# Source data:
# # # # # # #
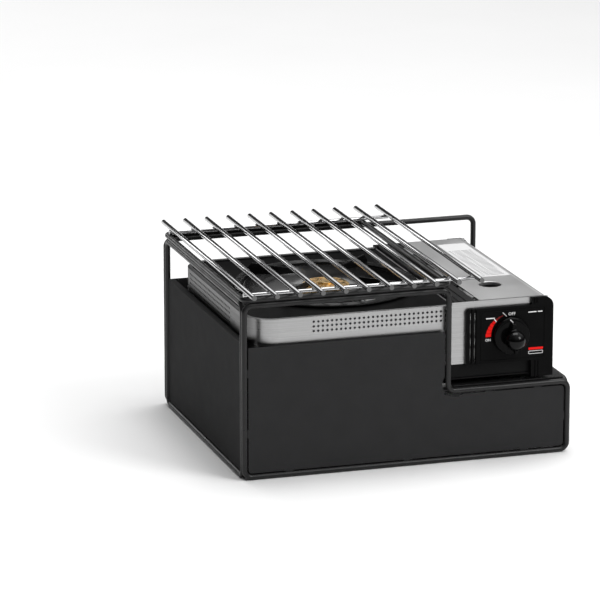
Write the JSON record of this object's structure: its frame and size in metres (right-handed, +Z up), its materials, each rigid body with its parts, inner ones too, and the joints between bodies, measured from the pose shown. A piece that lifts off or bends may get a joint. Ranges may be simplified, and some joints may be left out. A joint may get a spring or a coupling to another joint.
{
  "type": "camp stove",
  "caption": "Gas cassette stove standing in a stepped black rod frame with sheet panels, with a chrome grate over the burner.",
  "frame": {"origin": "centre of the frame's footprint, on the floor", "axes": "+Z up, -Y the front with the knob, +X towards the cartridge compartment"},
  "size_m": [0.363, 0.347, 0.2057],
  "materials": {
    "frame_black": "matte black powder coat",
    "panel_black": "matte black powder coat on sheet steel",
    "chrome_rod": "bright plated rod",
    "foot_rubber": "moulded",
    "tray_grey": "dark grey enamel",
    "stainless": "horizontally brushed",
    "zinc_sheet": "plain plated sheet and screws",
    "cast_aluminium": "cast",
    "brass": "machined",
    "magnet": "sintered",
    "igniter_white": "moulded",
    "lead_red": "silicone sleeve",
    "ceramic_white": "glazed",
    "black_plastic": "moulded",
    "gloss_black": "moulded, polished",
    "dial_print": "printed",
    "pointer_white": "printed",
    "enamel_black": "enamel",
    "lid_satin": "satin silver",
    "label": "printed film",
    "can_paint": "printed steel can"
  },
  "bodies": {
    "stand": {"front_frame_loop": "frame_black", "rear_frame_loop": "frame_black", "left_frame_loop": "frame_black", "right_frame_loop": "frame_black", "top_frame_loop": "frame_black", "front_panel": "panel_black", "rear_panel": "panel_black", "left_panel": "panel_black", "right_panel": "panel_black", "shelf_rails": "frame_black", "stove_shelf": "panel_black"},
    "grate": {"grate_bars": "chrome_rod", "grate_cross_bars": "chrome_rod"},
    "stove": {"rubber_feet": "foot_rubber", "foot_screws": "zinc_sheet", "base_tray": "tray_grey", "body_shell": "stainless", "top_plate": "enamel_black", "heat_shield": "zinc_sheet", "drip_bowl": "enamel_black", "burner_bracket": "zinc_sheet", "burner_body": "cast_aluminium", "burner_saucer": "cast_aluminium", "burner_crown": "brass", "mixing_tube": "cast_aluminium", "gas_injector": "brass", "regulator_body": "cast_aluminium", "magnet_holder": "zinc_sheet", "magnets": "magnet", "piezo_igniter": "igniter_white", "ignition_lead": "lead_red", "spark_electrode": "ceramic_white", "electrode_bracket": "zinc_sheet", "cartridge_cradle": "zinc_sheet", "divider_strip": "black_plastic", "lid_hinge_pin": "zinc_sheet", "rear_end_cap": "black_plastic", "control_panel": "black_plastic", "dial_scale": "dial_print"},
    "support": {"pan_support": "enamel_black"},
    "dial": {"knob": "gloss_black", "knob_pointer": "pointer_white", "valve_spindle": "zinc_sheet"},
    "lid": {"cartridge_lid": "lid_satin", "label_plate": "label"},
    "cartridge": {"gas_cartridge": "can_paint", "cartridge_valve": "zinc_sheet"}
  },
  "joints": [
    {"name": "grate_lift", "type": "slide", "parent": "stand", "child": "grate", "axis": [0, 0, 1], "range_m": [0, 0.08]},
    {"name": "stove_slide", "type": "slide", "parent": "stand", "child": "stove", "axis": [1, 0, 0], "range_m": [0, 0.36]},
    {"name": "knob_turn", "type": "hinge", "parent": "stove", "child": "dial", "pos_m": [0.1142, -0.1485, 0.1331], "axis": [0, -1, 0], "range_deg": [0, 70]},
    {"name": "lid_hinge", "type": "hinge", "parent": "stove", "child": "lid", "pos_m": [0.082, -0.0125, 0.168], "axis": [0, -1, 0], "range_deg": [0, 90]},
    {"name": "cartridge_slide", "type": "slide", "parent": "stove", "child": "cartridge", "axis": [0, 1, 0], "range_m": [0, 0.008]},
    {"name": "pan_support_lift", "type": "slide", "parent": "stove", "child": "support", "axis": [0, 0, 1], "range_m": [0, 0.008]}
  ]
}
# # # # # # #
# Exercise objective:
Extract the complete listing above, reproducing each line exactly.

# Correct output:
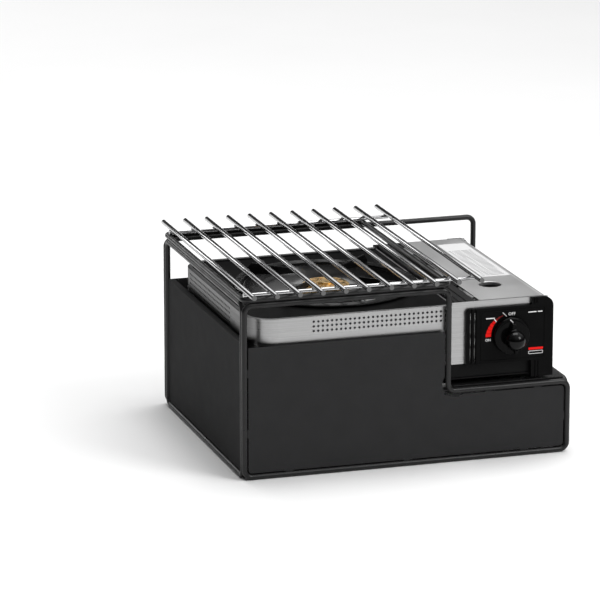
Write the JSON record of this object's structure: its frame and size in metres (right-handed, +Z up), its materials, each rigid body with its parts, inner ones too, and the joints between bodies, measured from the pose shown. A piece that lifts off or bends may get a joint. Ranges may be simplified, and some joints may be left out. A joint may get a spring or a coupling to another joint.
{
  "type": "camp stove",
  "caption": "Gas cassette stove standing in a stepped black rod frame with sheet panels, with a chrome grate over the burner.",
  "frame": {"origin": "centre of the frame's footprint, on the floor", "axes": "+Z up, -Y the front with the knob, +X towards the cartridge compartment"},
  "size_m": [0.363, 0.347, 0.2057],
  "materials": {
    "frame_black": "matte black powder coat",
    "panel_black": "matte black powder coat on sheet steel",
    "chrome_rod": "bright plated rod",
    "foot_rubber": "moulded",
    "tray_grey": "dark grey enamel",
    "stainless": "horizontally brushed",
    "zinc_sheet": "plain plated sheet and screws",
    "cast_aluminium": "cast",
    "brass": "machined",
    "magnet": "sintered",
    "igniter_white": "moulded",
    "lead_red": "silicone sleeve",
    "ceramic_white": "glazed",
    "black_plastic": "moulded",
    "gloss_black": "moulded, polished",
    "dial_print": "printed",
    "pointer_white": "printed",
    "enamel_black": "enamel",
    "lid_satin": "satin silver",
    "label": "printed film",
    "can_paint": "printed steel can"
  },
  "bodies": {
    "stand": {"front_frame_loop": "frame_black", "rear_frame_loop": "frame_black", "left_frame_loop": "frame_black", "right_frame_loop": "frame_black", "top_frame_loop": "frame_black", "front_panel": "panel_black", "rear_panel": "panel_black", "left_panel": "panel_black", "right_panel": "panel_black", "shelf_rails": "frame_black", "stove_shelf": "panel_black"},
    "grate": {"grate_bars": "chrome_rod", "grate_cross_bars": "chrome_rod"},
    "stove": {"rubber_feet": "foot_rubber", "foot_screws": "zinc_sheet", "base_tray": "tray_grey", "body_shell": "stainless", "top_plate": "enamel_black", "heat_shield": "zinc_sheet", "drip_bowl": "enamel_black", "burner_bracket": "zinc_sheet", "burner_body": "cast_aluminium", "burner_saucer": "cast_aluminium", "burner_crown": "brass", "mixing_tube": "cast_aluminium", "gas_injector": "brass", "regulator_body": "cast_aluminium", "magnet_holder": "zinc_sheet", "magnets": "magnet", "piezo_igniter": "igniter_white", "ignition_lead": "lead_red", "spark_electrode": "ceramic_white", "electrode_bracket": "zinc_sheet", "cartridge_cradle": "zinc_sheet", "divider_strip": "black_plastic", "lid_hinge_pin": "zinc_sheet", "rear_end_cap": "black_plastic", "control_panel": "black_plastic", "dial_scale": "dial_print"},
    "support": {"pan_support": "enamel_black"},
    "dial": {"knob": "gloss_black", "knob_pointer": "pointer_white", "valve_spindle": "zinc_sheet"},
    "lid": {"cartridge_lid": "lid_satin", "label_plate": "label"},
    "cartridge": {"gas_cartridge": "can_paint", "cartridge_valve": "zinc_sheet"}
  },
  "joints": [
    {"name": "grate_lift", "type": "slide", "parent": "stand", "child": "grate", "axis": [0, 0, 1], "range_m": [0, 0.08]},
    {"name": "stove_slide", "type": "slide", "parent": "stand", "child": "stove", "axis": [1, 0, 0], "range_m": [0, 0.36]},
    {"name": "knob_turn", "type": "hinge", "parent": "stove", "child": "dial", "pos_m": [0.1142, -0.1485, 0.1331], "axis": [0, -1, 0], "range_deg": [0, 70]},
    {"name": "lid_hinge", "type": "hinge", "parent": "stove", "child": "lid", "pos_m": [0.082, -0.0125, 0.168], "axis": [0, -1, 0], "range_deg": [0, 90]},
    {"name": "cartridge_slide", "type": "slide", "parent": "stove", "child": "cartridge", "axis": [0, 1, 0], "range_m": [0, 0.008]},
    {"name": "pan_support_lift", "type": "slide", "parent": "stove", "child": "support", "axis": [0, 0, 1], "range_m": [0, 0.008]}
  ]
}